Write out exactly the lines from the line with "for node, make" through the line with "from mathutils import Matrix, Vector", including both, and nothing more.

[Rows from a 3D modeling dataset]
##############################
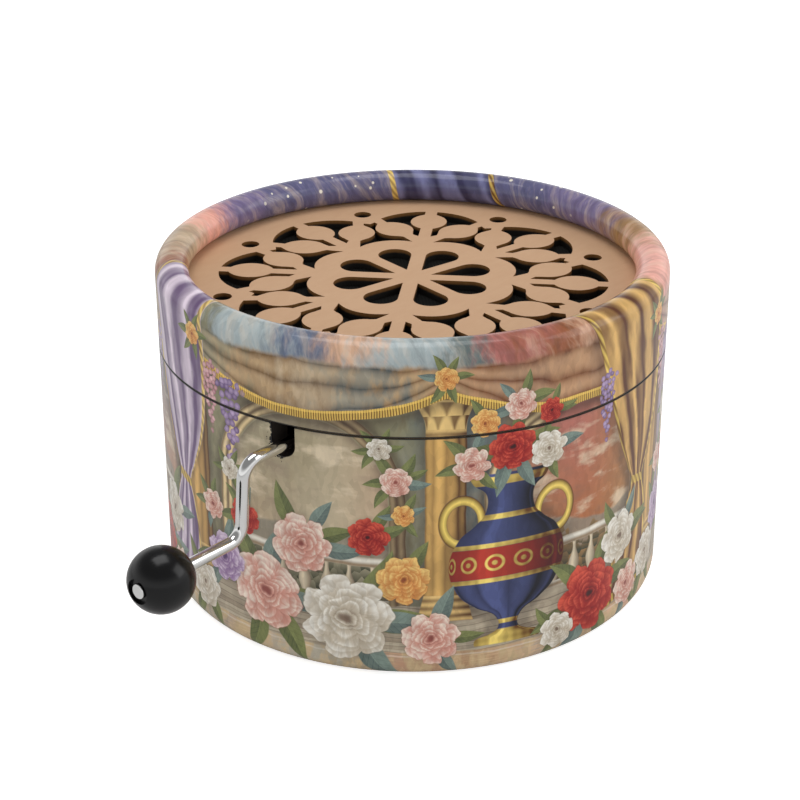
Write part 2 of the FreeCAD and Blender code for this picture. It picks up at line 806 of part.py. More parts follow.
def thrust_washers():
    """Washers between the worm's ends and the bracket's ears."""
    outer = worm_root + bush_flange_width
    inner = wire_radius + press_clearance
    start = ear_inside - worm_end_play / 2
    shapes = []
    for side in (-1, 1):
        near = shaft_line(drum_y + side * start)
        far = shaft_line(drum_y + side * (start - washer_thickness))
        shapes.append(tube(outer, inner, near, far))
    return Part.makeCompound(shapes)


def worm_bracket():
    """Folded sheet bracket over the worm, with a foot at each end and the shaft's two bores."""
    left = crank_x - ear_width / 2
    right = crank_x + ear_width / 2
    outside = ear_inside + sheet_thickness
    top_low = bracket_top - sheet_thickness
    shape = box((left, drum_y - outside, top_low), (right, drum_y + outside, bracket_top))
    for side in (-1, 1):
        ear_low, ear_high = sorted((drum_y + side * ear_inside, drum_y + side * outside))
        foot_low, foot_high = sorted((drum_y + side * ear_inside, drum_y + side * (outside + foot_tab)))
        shape = shape.fuse(box((left, ear_low, bed_top), (right, ear_high, bracket_top)))
        shape = shape.fuse(box((left, foot_low, bed_top), (right, foot_high, bed_top + sheet_thickness)))
    shape = shape.removeSplitter()
    outer_bends = []
    inner_bends = []
    for edge in shape.Edges:
        if abs(edge.BoundBox.XLength - ear_width) > 1e-6:
            continue
        middle = edge.BoundBox.Center
        across = abs(middle.y - drum_y)
        if abs(across - outside) < 1e-6 and abs(middle.z - bracket_top) < 1e-6:
            outer_bends.append(edge)
        if abs(across - ear_inside) < 1e-6 and abs(middle.z - bed_top) < 1e-6:
            outer_bends.append(edge)
        if abs(across - ear_inside) < 1e-6 and abs(middle.z - top_low) < 1e-6:
            inner_bends.append(edge)
        if abs(across - outside) < 1e-6 and abs(middle.z - bed_top - sheet_thickness) < 1e-6:
            inner_bends.append(edge)
    shape = shape.makeFillet(sheet_bend, inner_bends + outer_bends)
    reach = outside + 1
    bore = rod(bush_radius + press_clearance, shaft_line(drum_y - reach), shaft_line(drum_y + reach))
    shape = shape.cut(bore)
    for x, y in bracket_screw_places():
        radius = screw_radius + screw_hole_clearance
        shape = shape.cut(rod(radius, (x, y, bed_top - 1), (x, y, bed_top + sheet_thickness + 1)))
    return shape


# ---------------------------------------------------------------- crank and knob
def bent_wire(points, bend, radius):
    """A round wire through corner points, each corner rounded by one bend."""
    edges = []
    start = points[0]
    for before, corner, after in zip(points, points[1:], points[2:]):
        back = (before - corner).normalize()
        on = (after - corner).normalize()
        half_angle = back.getAngle(on) / 2
        reach = bend / math.tan(half_angle)
        inward = (back + on).normalize()
        middle = corner + inward * (bend / math.sin(half_angle) - bend)
        edges.append(line(start, corner + back * reach))
        edges.append(arc(corner + back * reach, middle, corner + on * reach))
        start = corner + on * reach
    edges.append(line(start, points[-1]))
    profile = Part.Wire(Part.Circle(points[0], points[1] - points[0], radius).toShape())
    return Part.Wire(edges).makePipeShell([profile], True, False)


def crank_rod():
    """One bent wire: shaft, arm and knob pin, with the pin's end peened over."""
    inner_end = drum_y + ear_inside + sheet_thickness + bush_flange + wire_radius
    head_y = pin_end_y + pin_head_height
    wire = bent_wire([
        Vector(crank_x, inner_end, crank_z),
        Vector(crank_x, crank_bend_y, crank_z),
        Vector(pin_x, crank_bend_y, pin_z),
        Vector(pin_x, head_y, pin_z),
    ], crank_bend, wire_radius)
    head = rod(pin_head_radius, (pin_x, head_y, pin_z), (pin_x, pin_end_y, pin_z))
    rim = [edge for edge in head.Edges if abs(edge.BoundBox.YMin - pin_end_y) < 1e-6 and edge.Closed]
    head = head.makeFillet(pin_head_round, rim[:1])
    return wire.fuse(head).removeSplitter()


def crank_knob():
    """Turned ball that spins on the crank's pin, with a recess round the peened end."""
    centre = Vector(pin_x, knob_y, pin_z)
    ball = Part.makeSphere(knob_radius, centre, Y_AXIS)
    far_end = knob_y - knob_radius
    near_end = knob_y + knob_radius
    bore = rod(wire_radius + running_clearance, (pin_x, far_end - 1, pin_z), (pin_x, near_end + 1, pin_z))
    recess_floor = far_end + knob_recess_depth
    recess = rod(knob_recess_diameter / 2, (pin_x, far_end - 1, pin_z), (pin_x, recess_floor, pin_z))
    return ball.cut(bore).cut(recess)


NODES = {
    "base_tube": base_tube,
    "base_wrap": base_wrap,
    "base_floor": base_floor,
    "neck_sleeve": neck_sleeve,
    "spacer_ring": spacer_ring,
    "movement_board": movement_board,
    "board_screws": board_screws,
    "bedplate": bedplate,
    "comb": comb,
    "comb_weights": comb_weights,
    "comb_dampers": comb_dampers,
    "comb_screws": comb_screws,
    "worm_bracket": worm_bracket,
    "bracket_screws": bracket_screws,
    "crank_bushes": crank_bushes,
    "arbor_bushes": arbor_bushes,
    "drum_shell": drum_shell,
    "drum_caps": drum_caps,
    "drum_pins": drum_pins,
    "drum_arbor": drum_arbor,
    "arbor_clips": arbor_clips,
    "drive_wheel": drive_wheel,
    "worm": worm,
    "thrust_washers": thrust_washers,
    "crank_rod": crank_rod,
    "crank_knob": crank_knob,
    "lid_tube": lid_tube,
    "lid_wrap": lid_wrap,
    "rosette_grille": rosette_grille,
    "grille_liner": grille_liner,
    "retainer_ring": retainer_ring,
}

for node, make in NODES.items():
    save(make(), node)
print("box height", round(box_height, 3), "shaft height", round(crank_z, 3))
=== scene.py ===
"""Looks of the hand-cranked music box: a round paper box with a printed wrap, a pierced board grille
in its lid, a bright wire crank with a black ball, and the pinned-drum movement inside.

Lengths are in metres, in the row frame: +Z up, the crank towards -Y, the box's axis on Z. The
print's own places are in millimetres on its unrolled strip: s along the wall, from the middle of the
front, and t up the wall and on over the rolled rim.
"""
import json
import math
import random

import bmesh
import bpy
import numpy as np
from mathutils import Matrix, Vector


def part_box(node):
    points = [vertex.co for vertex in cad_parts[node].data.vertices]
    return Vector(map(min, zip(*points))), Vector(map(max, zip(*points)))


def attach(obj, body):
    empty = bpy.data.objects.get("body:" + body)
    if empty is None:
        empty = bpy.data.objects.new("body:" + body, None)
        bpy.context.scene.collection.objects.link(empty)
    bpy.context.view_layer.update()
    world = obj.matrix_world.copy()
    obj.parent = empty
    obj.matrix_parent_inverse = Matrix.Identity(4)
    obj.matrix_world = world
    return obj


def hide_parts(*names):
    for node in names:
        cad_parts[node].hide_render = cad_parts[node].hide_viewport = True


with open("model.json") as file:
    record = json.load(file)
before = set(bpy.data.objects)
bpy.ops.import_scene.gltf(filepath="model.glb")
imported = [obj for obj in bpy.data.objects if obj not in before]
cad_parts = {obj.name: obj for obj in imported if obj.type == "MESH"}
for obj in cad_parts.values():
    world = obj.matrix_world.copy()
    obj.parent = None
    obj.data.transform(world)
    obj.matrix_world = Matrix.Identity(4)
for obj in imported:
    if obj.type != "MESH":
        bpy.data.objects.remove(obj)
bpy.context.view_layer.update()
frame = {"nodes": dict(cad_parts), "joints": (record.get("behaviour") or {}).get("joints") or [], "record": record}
NODES = frame["nodes"]

MM = 0.001

# ---- places taken from the frame
wrap_low, wrap_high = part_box("base_wrap")
lid_low, lid_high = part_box("lid_wrap")
crank_joint = next(joint for joint in frame["joints"] if joint["name"] == "crank_turn")
box_radius = wrap_high.x
tube_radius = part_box("base_tube")[1].x
curl_outside = 2.45 * MM                # radius of the printed curl, at the rim and the foot
foot_print_end = math.radians(50)       # where the base's print ends on its lower curl
rim_print_end = math.radians(255)       # where the lid's print ends, under the rim's inside
curl_ring = box_radius - curl_outside
rim_curl_z = lid_high.z - curl_outside
foot_curl_z = wrap_low.z + curl_outside * math.sin(foot_print_end)
slot_place = Vector(crank_joint["pos_m"])
slot_width = 3.5 * MM
front_turn = math.radians(-49.5)        # direction in which the print's middle faces


# ---- node helpers
def socket_of(value):
    return value.socket if isinstance(value, Field) else value


def link(socket, value):
    """Joins a socket to where a value comes from, or sets it to a plain value."""
    value = socket_of(value)
    if isinstance(value, bpy.types.NodeSocket):
        socket.id_data.links.new(value, socket)
    else:
        socket.default_value = value


MADE = {}
EDITED_AFTERWARDS = ("ShaderNodeValToRGB", "ShaderNodeFloatCurve")


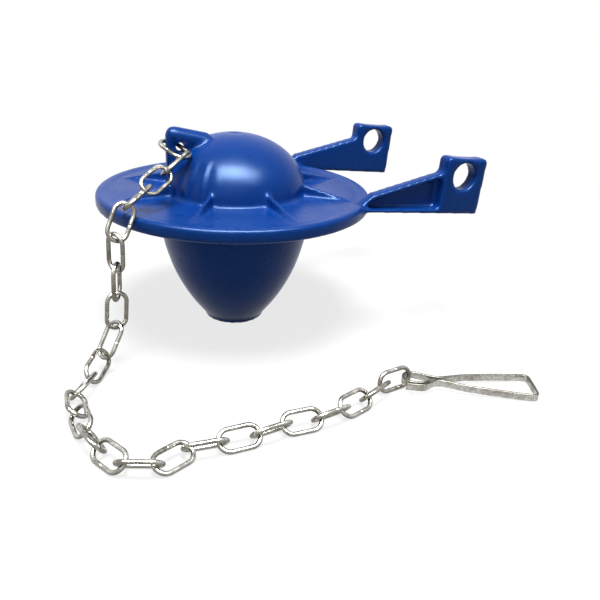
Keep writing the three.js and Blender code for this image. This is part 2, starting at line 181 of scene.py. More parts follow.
# The panels of light, in metres and watts
OVERHEAD = {"place": (0.12, -0.05, 0.74), "target": (0.0, 0.0, 0.04), "sides": (0.30, 0.30), "watts": 7.4}
SHINE = {"place": (0.24, -0.11, 0.68), "target": (0.0, 0.0, 0.05), "sides": (0.30, 0.90), "watts": 14.0}
SHINE_SPREAD = math.radians(90)
FRONT = {"place": (0.62, -0.40, 0.42), "target": (0.0, 0.0, 0.03), "sides": (0.35, 0.35), "watts": 0.5}

# The camera's place from the disc's axis, in metres, its directions and its lens
CAMERA_PLACE = (0.1976, -0.0706, 0.0974)
CAMERA_RIGHT = (0.4137, 0.9095, 0.0417)
CAMERA_UP = (-0.3840, 0.1328, 0.9137)
CAMERA_LENS = 42.13
CAMERA_SENSOR = 36.0

FULL_TURN = 2 * math.pi
QUARTER = math.pi / 2


def arc(centre, radii, start, end, steps):
    """Points of an arc between two angles, round a centre and with a radius each way."""
    angles = [start + (end - start) * i / steps for i in range(steps + 1)]
    return [(centre[0] + radii[0] * math.cos(a), centre[1] + radii[1] * math.sin(a)) for a in angles]


def circle(centre, radius, steps=48):
    """A closed round outline."""
    return arc(centre, (radius, radius), 0, FULL_TURN, steps)[:-1]


def grid_faces(mesh, rings):
    """Joins neighbouring rings of vertices, where a ring of one vertex is a point on the axis."""
    for lower, upper in zip(rings, rings[1:] + rings[:1]):
        if len(lower) == 1 and len(upper) == 1:
            continue
        count = max(len(lower), len(upper))
        for i in range(count):
            j = (i + 1) % count
            below = [lower[i % len(lower)], lower[j % len(lower)]]
            above = [upper[j % len(upper)], upper[i % len(upper)]]
            unique = list(dict.fromkeys(below + above))
            mesh.faces.new(unique)


def lathe(mesh, profile, segments, warp=None):
    """Turns a closed (radius, height) outline about Z; warp gives what a point's radius gains."""
    rings = []
    for radius, height in profile:
        if radius < ON_AXIS:
            rings.append([mesh.verts.new((0, 0, height))])
            continue
        ring = []
        for i in range(segments):
            angle = FULL_TURN * i / segments
            reach = radius + (warp(angle, radius, height) if warp else 0)
            ring.append(mesh.verts.new((reach * math.cos(angle), reach * math.sin(angle), height)))
        rings.append(ring)
    grid_faces(mesh, rings)


def prism(mesh, outlines, x0, x1):
    """Closed (y, z) outlines, the first the outside and the others holes, given thickness along X."""
    for x in (x0, x1):
        edges = []
        for outline in outlines:
            ring = [mesh.verts.new((x, y, z)) for y, z in outline]
            edges += [mesh.edges.new((ring[i], ring[(i + 1) % len(ring)])) for i in range(len(ring))]
        bmesh.ops.triangle_fill(mesh, edges=edges, use_beauty=True)
    count = sum(len(outline) for outline in outlines)
    mesh.verts.ensure_lookup_table()
    first = len(mesh.verts) - 2 * count
    for outline in outlines:
        for i in range(len(outline)):
            j = (i + 1) % len(outline)
            near = [mesh.verts[first + i], mesh.verts[first + j]]
            far = [mesh.verts[first + count + j], mesh.verts[first + count + i]]
            mesh.faces.new(near + far)
        first += len(outline)


def to_object(name, mesh):
    """A scene object of a mesh whose faces all look outwards."""
    bmesh.ops.recalc_face_normals(mesh, faces=mesh.faces)
    data = bpy.data.meshes.new(name)
    mesh.to_mesh(data)
    mesh.free()
    made = bpy.data.objects.new(name, data)
    bpy.context.scene.collection.objects.link(made)
    return made


def apply_modifiers(item):
    """Puts what an object's modifiers give in place of its mesh."""
    graph = bpy.context.evaluated_depsgraph_get()
    data = bpy.data.meshes.new_from_object(item.evaluated_get(graph))
    item.modifiers.clear()
    item.data = data


def join(items):
    """One object of the meshes of several."""
    whole = bmesh.new()
    for item in items:
        whole.from_mesh(item.data)
    name = items[0].name
    for item in items:
        bpy.data.objects.remove(item)
    data = bpy.data.meshes.new(name)
    whole.to_mesh(data)
    whole.free()
    made = bpy.data.objects.new(name, data)
    bpy.context.scene.collection.objects.link(made)
    return made


def shade_smooth(item):
    """Smooth shading on every face."""
    item.data.polygons.foreach_set("use_smooth", [True] * len(item.data.polygons))


def cone_radius(height):
    """The cone's outer radius at a height, from its arc."""
    drop = DISC_UNDERSIDE - height
    return CONE_TOP_RADIUS - CONE_ARC_RADIUS + math.sqrt(CONE_ARC_RADIUS ** 2 - drop ** 2)


def dome_top(radius, sunk=0.0):
    """The dome's height at a radius, or that of a dome sunk a little inside it."""
    share = min(1.0, radius / (DOME_RADIUS - sunk))
    return DISC_TOP + (DOME_HEIGHT - sunk) * math.sqrt(1 - share ** 2)


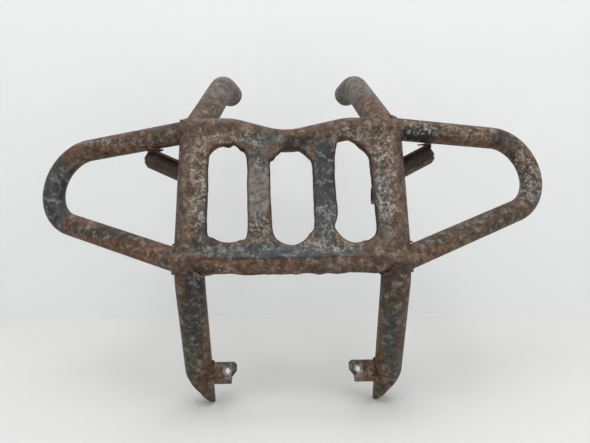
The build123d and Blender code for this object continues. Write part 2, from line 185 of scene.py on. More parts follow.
heart = (0, 0, 0.15)
foot_of_wall = (0, 0.3, 0.1)
lamp("overhead_lamp", (-0.10, -0.75, 1.75), heart, size=1.3, power=21)
lamp("left_lamp", (-1.5, -1.2, 0.9), heart, size=1.1, power=5)
lamp("right_lamp", (1.6, -1.2, 1.0), heart, size=1.1, power=9)
lamp("high_back_lamp", (0.3, 0.05, 1.9), foot_of_wall, size=0.8, power=4)

world = bpy.data.worlds.new("studio_air")
world.use_nodes = True
air = world.node_tree.nodes["Background"]
air.inputs["Color"].default_value = AIR_COLOUR
air.inputs["Strength"].default_value = AIR_STRENGTH
bpy.context.scene.world = world
bpy.context.scene.view_settings.view_transform = "Standard"

# ---- Uprights ------------------------------------------------------------------------------------
# One 31.8 mm steel tube on each side, bent from the sawn foot up past the panel and back to a hook.
# The guard was painted dark once, and most of it has rusted through: brown rust all over here, with
# greenish old paint and a dark scorched patch on the legs, and dusty grey ends above.
RUST_BROWN = (0.098, 0.062, 0.040)
RUST_RED = (0.105, 0.048, 0.030)
RUST_ORANGE = (0.27, 0.105, 0.028)
DUST_GREY = (0.135, 0.132, 0.118)
OLD_PAINT = (0.008, 0.010, 0.014)
BLOOM = (0.40, 0.385, 0.29)
OLIVE = (0.050, 0.056, 0.036)
SLATE = (0.036, 0.044, 0.052)
LILAC = (0.26, 0.245, 0.28)
SHADOW_RUST = (0.026, 0.018, 0.013)
RUST_WARM = (0.155, 0.066, 0.030)
PALE_SCUFF = (0.26, 0.245, 0.215)
BLOOM_SPECK = (0.17, 0.19, 0.15)
PIT = (0.02, 0.015, 0.012)
GRAINS = {                 # scale, detail, roughness and warp of each noise in the finish
    "broad": (28, 5, 0.6, 0.6),
    "patches": (62, 6, 0.7, 0.5),
    "middle": (95, 6, 0.65, 0.3),
    "blotch": (125, 7, 0.78, 0.4),
    "chips": (170, 6, 0.75, 0.8),
    "fine": (320, 5, 0.7, 0.0),
    "speck": (760, 3, 0.6, 0.0),
}
RAGGEDNESS = 0.9           # how far noise moves the edge of a patch
RELIEF = 0.0012            # depth of the rust's relief, metres
SHEEN = 0.22


def noise_node(tree, vector, scale, detail, rough, warp):
    made = tree.nodes.new("ShaderNodeTexNoise")
    made.inputs["Scale"].default_value = scale
    made.inputs["Detail"].default_value = detail
    made.inputs["Roughness"].default_value = rough
    made.inputs["Distortion"].default_value = warp
    link_into(tree, vector, made.inputs["Vector"])
    return made.outputs["Fac"]


def maths(tree, operation, first, second=None):
    made = tree.nodes.new("ShaderNodeMath")
    made.operation = operation
    for slot, value in enumerate((first, second)):
        if value is None:
            continue
        if isinstance(value, (int, float)):
            made.inputs[slot].default_value = value
        else:
            link_into(tree, value, made.inputs[slot])
    return made.outputs["Value"]


def ramp(tree, factor, low, high, out_low=0.0, out_high=1.0):
    """Maps a range of a value smoothly onto another."""
    made = tree.nodes.new("ShaderNodeMapRange")
    made.interpolation_type = "SMOOTHSTEP"
    made.inputs["From Min"].default_value = low
    made.inputs["From Max"].default_value = high
    made.inputs["To Min"].default_value = out_low
    made.inputs["To Max"].default_value = out_high
    link_into(tree, factor, made.inputs["Value"])
    return made.outputs["Result"]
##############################
**RESULT OF THE TASK**
for node, make in NODES.items():
    save(make(), node)
print("box height", round(box_height, 3), "shaft height", round(crank_z, 3))
=== scene.py ===
"""Looks of the hand-cranked music box: a round paper box with a printed wrap, a pierced board grille
in its lid, a bright wire crank with a black ball, and the pinned-drum movement inside.

Lengths are in metres, in the row frame: +Z up, the crank towards -Y, the box's axis on Z. The
print's own places are in millimetres on its unrolled strip: s along the wall, from the middle of the
front, and t up the wall and on over the rolled rim.
"""
import json
import math
import random

import bmesh
import bpy
import numpy as np
from mathutils import Matrix, Vector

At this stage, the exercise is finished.